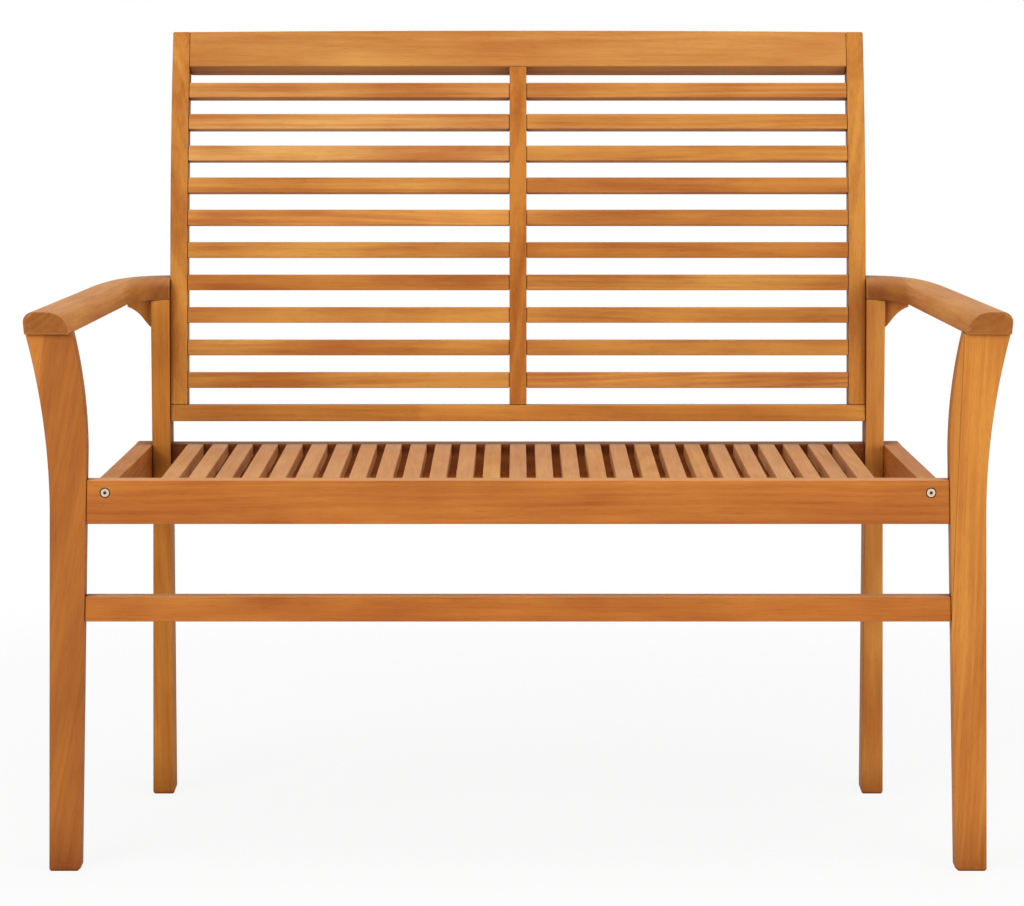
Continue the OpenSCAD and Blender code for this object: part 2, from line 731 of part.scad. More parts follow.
// The two slats of one row of the back, left and right of the middle post
module back_slats_row(row) {
  color("gold") for (name = ["left", "right"]) side(name) union() {
    across_width(middle_w / 2, half_back - stile_w) back_slat_end(row);
    across_width(middle_w / 2 - slat_tenon, half_back - stile_w + slat_tenon)
      back_slat_end(row, tenon_share);
  }
}

module rail_bolts() {
  color("gainsboro") for (name = ["left", "right"]) side(name)
    at_rail_bolt() translate([head_sink, 0, 0]) bolt(bolt_d, rail_bolt_l);
}

// Cross nuts that stand upright in the side rails and take the bolts' ends
module rail_cross_nuts() {
  color("silver") for (name = ["left", "right"]) side(name) difference() {
    translate([rail_bolt_x, nut_y, rail_bolt_z - nut_l / 2]) cylinder(d = nut_d, h = nut_l, $fn = 48);
    translate([rail_bolt_x, nut_y - nut_d, rail_bolt_z]) rotate([-90, 0, 0])
      cylinder(d = bolt_d + joint_gap, h = 2 * nut_d, $fn = 48);
  }
}

module side_rail_screws() {
  color("gainsboro") for (name = ["left", "right"]) side(name)
    at_side_rail_screws() translate([head_sink, 0, 0]) bolt(screw_d, leg_screw_l);
}

module back_screws() {
  color("gainsboro") for (name = ["left", "right"]) side(name)
    at_back_screws() translate([head_sink, 0, 0]) bolt(screw_d, back_screw_l);
}

placed() side("left") front_leg();  // front_leg_left
placed() side("right") front_leg();  // front_leg_right
placed() side("left") rear_leg();  // rear_leg_left
placed() side("right") rear_leg();  // rear_leg_right
placed() side("left") arm();  // arm_left
placed() side("right") arm();  // arm_right
placed() side("left") arm_bracket();  // arm_bracket_left
placed() side("right") arm_bracket();  // arm_bracket_right
placed() seat_front_rail();
placed() side("left") seat_side_rail();  // seat_side_rail_left
placed() side("right") seat_side_rail();  // seat_side_rail_right
placed() seat_rear_rail();
placed() seat_bearer();
placed() front_stretcher();
placed() back_bottom_rail();
placed() side("left") back_stile();  // back_stile_left
placed() side("right") back_stile();  // back_stile_right
placed() back_middle_stile();
placed() back_top_rail();
placed() rail_bolts();
placed() rail_cross_nuts();
placed() side_rail_screws();
placed() back_screws();
for (i = [1:seat_slats])
  placed() seat_slat(i);
for (row = [1:back_slats])
  placed() back_slats_row(row);
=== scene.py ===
# %% [markdown]
# # A teak garden bench
# The bench arrives as a fixed frame of sixty wooden and steel pieces that already fit each
# other. What is left to do here is what a finisher does in the workshop: ease the sharp
# edges, bring out the grain of every board, polish the bolts, and light the bench for its
# picture. All lengths are metres, the front of the bench faces -Y and the feet are at Z = 0.

# %% Load the bench
import math
import random

import bpy
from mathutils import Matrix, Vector


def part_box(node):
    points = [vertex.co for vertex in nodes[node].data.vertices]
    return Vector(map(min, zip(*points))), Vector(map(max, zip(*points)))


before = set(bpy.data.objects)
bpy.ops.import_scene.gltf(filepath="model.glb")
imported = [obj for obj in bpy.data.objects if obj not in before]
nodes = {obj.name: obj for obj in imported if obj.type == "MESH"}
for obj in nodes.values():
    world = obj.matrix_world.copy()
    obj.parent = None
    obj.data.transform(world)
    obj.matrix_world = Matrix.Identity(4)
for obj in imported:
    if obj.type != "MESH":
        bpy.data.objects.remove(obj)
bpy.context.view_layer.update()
print("pieces of the bench:", len(nodes))

# %% [markdown]
# ## The camera
# The picture is taken from in front and a little above, so the seat shows. A wide lens close
# by would make the bench's uprights lean. A long lens five metres away, turned down by only
# six degrees, keeps them almost parallel. The bench would then sit too low in the picture,
# so the lens is shifted a little, as on a view camera, which moves the picture and leaves
# the shapes alone.

# %% Camera
PICTURE_W, PICTURE_H = 1024, 906
SENSOR_WIDTH = 36.0
LENS_PIXELS = 4260.0
LOOK_DOWN = 6.0
PRINCIPAL_X, PRINCIPAL_Y = 518.0, 337.0
CAMERA_PLACE = (0.0, -5.062356, 1.12125)

lens = bpy.data.cameras.new("camera")
lens.sensor_fit = "HORIZONTAL"
lens.sensor_width = SENSOR_WIDTH
lens.lens = LENS_PIXELS * SENSOR_WIDTH / PICTURE_W
lens.shift_x = (PICTURE_W / 2 - PRINCIPAL_X) / PICTURE_W
lens.shift_y = (PRINCIPAL_Y - PICTURE_H / 2) / PICTURE_W
camera = bpy.data.objects.new("camera", lens)
camera.location = CAMERA_PLACE
camera.rotation_euler = (math.radians(90 - LOOK_DOWN), 0, 0)
bpy.context.scene.collection.objects.link(camera)
bpy.context.scene.camera = camera
print("focal length", round(lens.lens, 1), "mm")
print("shift", round(lens.shift_x, 4), round(lens.shift_y, 4))

# %% [markdown]
# ## Small helpers for shader nodes
# Wood needs a few dozen nodes, and spelling out each one would fill pages. A few short
# helpers place a node, wire or set its inputs, do sums and mix colours, so that the cells
# below read like a recipe.

# %% Helpers for nodes


def put(tree, kind, settings=None, inputs=None):
    """Places a node; an input is wired when its value is a socket, and set when it isn't."""
    node = tree.nodes.new(kind)
    for label, value in (settings or {}).items():
        setattr(node, label, value)
    for label, value in (inputs or {}).items():
        if isinstance(value, bpy.types.NodeSocket):
            tree.links.new(value, node.inputs[label])
        else:
            node.inputs[label].default_value = value
    return node


def calc(tree, operation, *values, clamp=False):
    """One sum on numbers; the values are numbers or sockets."""
    settings = {"operation": operation, "use_clamp": clamp}
    return put(tree, "ShaderNodeMath", settings, dict(enumerate(values))).outputs[0]


def on_vectors(tree, operation, *values):
    """One sum on vectors."""
    node = put(tree, "ShaderNodeVectorMath", {"operation": operation}, dict(enumerate(values)))
    return node.outputs["Vector"]


def measure(tree, operation, *values):
    """One number out of vectors, such as their length or their dot product."""
    node = put(tree, "ShaderNodeVectorMath", {"operation": operation}, dict(enumerate(values)))
    return node.outputs["Value"]


def spread(tree, value, low, high, to_low=0.0, to_high=1.0):
    """Stretches the range low..high of a value over to_low..to_high, with soft ends."""
    inputs = {"Value": value, "From Min": low, "From Max": high,
              "To Min": to_low, "To Max": to_high}
    node = put(tree, "ShaderNodeMapRange", {"interpolation_type": "SMOOTHSTEP"}, inputs)
    return node.outputs["Result"]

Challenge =
Print all of the data exactly as it was given.

Response to this exercise =
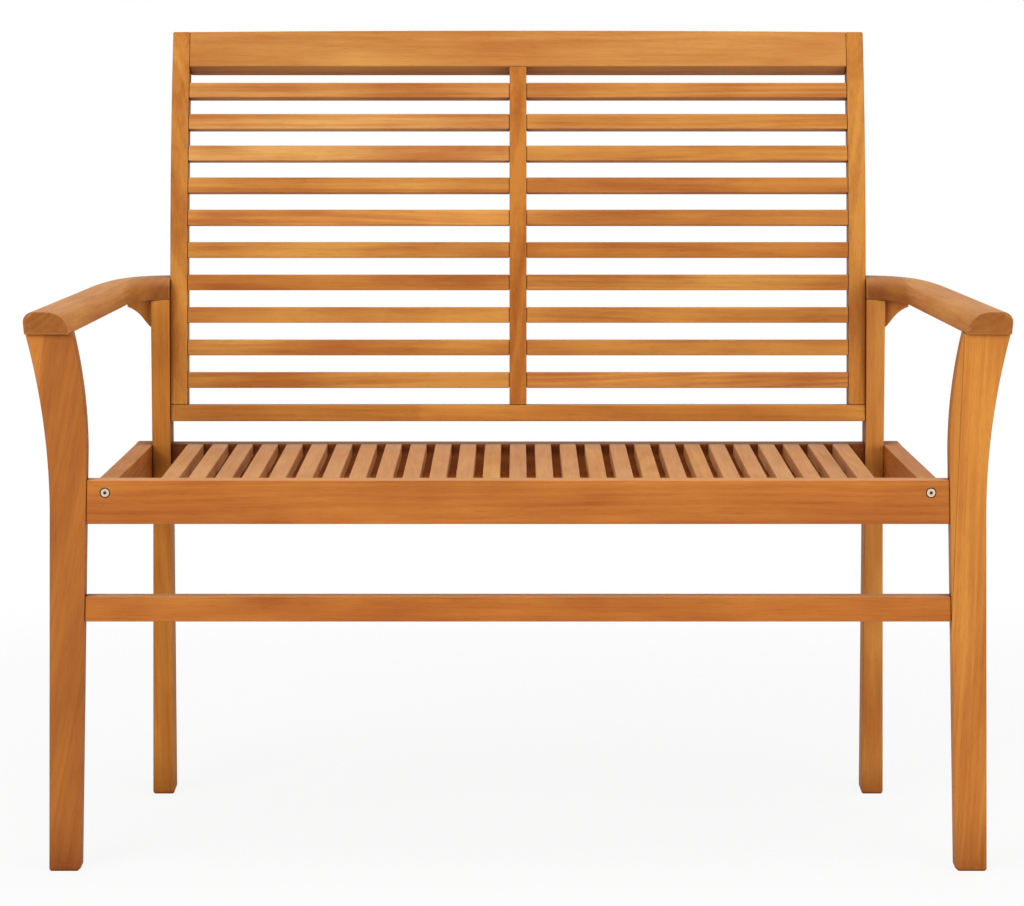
Continue the OpenSCAD and Blender code for this object: part 2, from line 731 of part.scad. More parts follow.
// The two slats of one row of the back, left and right of the middle post
module back_slats_row(row) {
  color("gold") for (name = ["left", "right"]) side(name) union() {
    across_width(middle_w / 2, half_back - stile_w) back_slat_end(row);
    across_width(middle_w / 2 - slat_tenon, half_back - stile_w + slat_tenon)
      back_slat_end(row, tenon_share);
  }
}

module rail_bolts() {
  color("gainsboro") for (name = ["left", "right"]) side(name)
    at_rail_bolt() translate([head_sink, 0, 0]) bolt(bolt_d, rail_bolt_l);
}

// Cross nuts that stand upright in the side rails and take the bolts' ends
module rail_cross_nuts() {
  color("silver") for (name = ["left", "right"]) side(name) difference() {
    translate([rail_bolt_x, nut_y, rail_bolt_z - nut_l / 2]) cylinder(d = nut_d, h = nut_l, $fn = 48);
    translate([rail_bolt_x, nut_y - nut_d, rail_bolt_z]) rotate([-90, 0, 0])
      cylinder(d = bolt_d + joint_gap, h = 2 * nut_d, $fn = 48);
  }
}

module side_rail_screws() {
  color("gainsboro") for (name = ["left", "right"]) side(name)
    at_side_rail_screws() translate([head_sink, 0, 0]) bolt(screw_d, leg_screw_l);
}

module back_screws() {
  color("gainsboro") for (name = ["left", "right"]) side(name)
    at_back_screws() translate([head_sink, 0, 0]) bolt(screw_d, back_screw_l);
}

placed() side("left") front_leg();  // front_leg_left
placed() side("right") front_leg();  // front_leg_right
placed() side("left") rear_leg();  // rear_leg_left
placed() side("right") rear_leg();  // rear_leg_right
placed() side("left") arm();  // arm_left
placed() side("right") arm();  // arm_right
placed() side("left") arm_bracket();  // arm_bracket_left
placed() side("right") arm_bracket();  // arm_bracket_right
placed() seat_front_rail();
placed() side("left") seat_side_rail();  // seat_side_rail_left
placed() side("right") seat_side_rail();  // seat_side_rail_right
placed() seat_rear_rail();
placed() seat_bearer();
placed() front_stretcher();
placed() back_bottom_rail();
placed() side("left") back_stile();  // back_stile_left
placed() side("right") back_stile();  // back_stile_right
placed() back_middle_stile();
placed() back_top_rail();
placed() rail_bolts();
placed() rail_cross_nuts();
placed() side_rail_screws();
placed() back_screws();
for (i = [1:seat_slats])
  placed() seat_slat(i);
for (row = [1:back_slats])
  placed() back_slats_row(row);
=== scene.py ===
# %% [markdown]
# # A teak garden bench
# The bench arrives as a fixed frame of sixty wooden and steel pieces that already fit each
# other. What is left to do here is what a finisher does in the workshop: ease the sharp
# edges, bring out the grain of every board, polish the bolts, and light the bench for its
# picture. All lengths are metres, the front of the bench faces -Y and the feet are at Z = 0.

# %% Load the bench
import math
import random

import bpy
from mathutils import Matrix, Vector


def part_box(node):
    points = [vertex.co for vertex in nodes[node].data.vertices]
    return Vector(map(min, zip(*points))), Vector(map(max, zip(*points)))


before = set(bpy.data.objects)
bpy.ops.import_scene.gltf(filepath="model.glb")
imported = [obj for obj in bpy.data.objects if obj not in before]
nodes = {obj.name: obj for obj in imported if obj.type == "MESH"}
for obj in nodes.values():
    world = obj.matrix_world.copy()
    obj.parent = None
    obj.data.transform(world)
    obj.matrix_world = Matrix.Identity(4)
for obj in imported:
    if obj.type != "MESH":
        bpy.data.objects.remove(obj)
bpy.context.view_layer.update()
print("pieces of the bench:", len(nodes))

# %% [markdown]
# ## The camera
# The picture is taken from in front and a little above, so the seat shows. A wide lens close
# by would make the bench's uprights lean. A long lens five metres away, turned down by only
# six degrees, keeps them almost parallel. The bench would then sit too low in the picture,
# so the lens is shifted a little, as on a view camera, which moves the picture and leaves
# the shapes alone.

# %% Camera
PICTURE_W, PICTURE_H = 1024, 906
SENSOR_WIDTH = 36.0
LENS_PIXELS = 4260.0
LOOK_DOWN = 6.0
PRINCIPAL_X, PRINCIPAL_Y = 518.0, 337.0
CAMERA_PLACE = (0.0, -5.062356, 1.12125)

lens = bpy.data.cameras.new("camera")
lens.sensor_fit = "HORIZONTAL"
lens.sensor_width = SENSOR_WIDTH
lens.lens = LENS_PIXELS * SENSOR_WIDTH / PICTURE_W
lens.shift_x = (PICTURE_W / 2 - PRINCIPAL_X) / PICTURE_W
lens.shift_y = (PRINCIPAL_Y - PICTURE_H / 2) / PICTURE_W
camera = bpy.data.objects.new("camera", lens)
camera.location = CAMERA_PLACE
camera.rotation_euler = (math.radians(90 - LOOK_DOWN), 0, 0)
bpy.context.scene.collection.objects.link(camera)
bpy.context.scene.camera = camera
print("focal length", round(lens.lens, 1), "mm")
print("shift", round(lens.shift_x, 4), round(lens.shift_y, 4))

# %% [markdown]
# ## Small helpers for shader nodes
# Wood needs a few dozen nodes, and spelling out each one would fill pages. A few short
# helpers place a node, wire or set its inputs, do sums and mix colours, so that the cells
# below read like a recipe.

# %% Helpers for nodes


def put(tree, kind, settings=None, inputs=None):
    """Places a node; an input is wired when its value is a socket, and set when it isn't."""
    node = tree.nodes.new(kind)
    for label, value in (settings or {}).items():
        setattr(node, label, value)
    for label, value in (inputs or {}).items():
        if isinstance(value, bpy.types.NodeSocket):
            tree.links.new(value, node.inputs[label])
        else:
            node.inputs[label].default_value = value
    return node


def calc(tree, operation, *values, clamp=False):
    """One sum on numbers; the values are numbers or sockets."""
    settings = {"operation": operation, "use_clamp": clamp}
    return put(tree, "ShaderNodeMath", settings, dict(enumerate(values))).outputs[0]


def on_vectors(tree, operation, *values):
    """One sum on vectors."""
    node = put(tree, "ShaderNodeVectorMath", {"operation": operation}, dict(enumerate(values)))
    return node.outputs["Vector"]


def measure(tree, operation, *values):
    """One number out of vectors, such as their length or their dot product."""
    node = put(tree, "ShaderNodeVectorMath", {"operation": operation}, dict(enumerate(values)))
    return node.outputs["Value"]


def spread(tree, value, low, high, to_low=0.0, to_high=1.0):
    """Stretches the range low..high of a value over to_low..to_high, with soft ends."""
    inputs = {"Value": value, "From Min": low, "From Max": high,
              "To Min": to_low, "To Max": to_high}
    node = put(tree, "ShaderNodeMapRange", {"interpolation_type": "SMOOTHSTEP"}, inputs)
    return node.outputs["Result"]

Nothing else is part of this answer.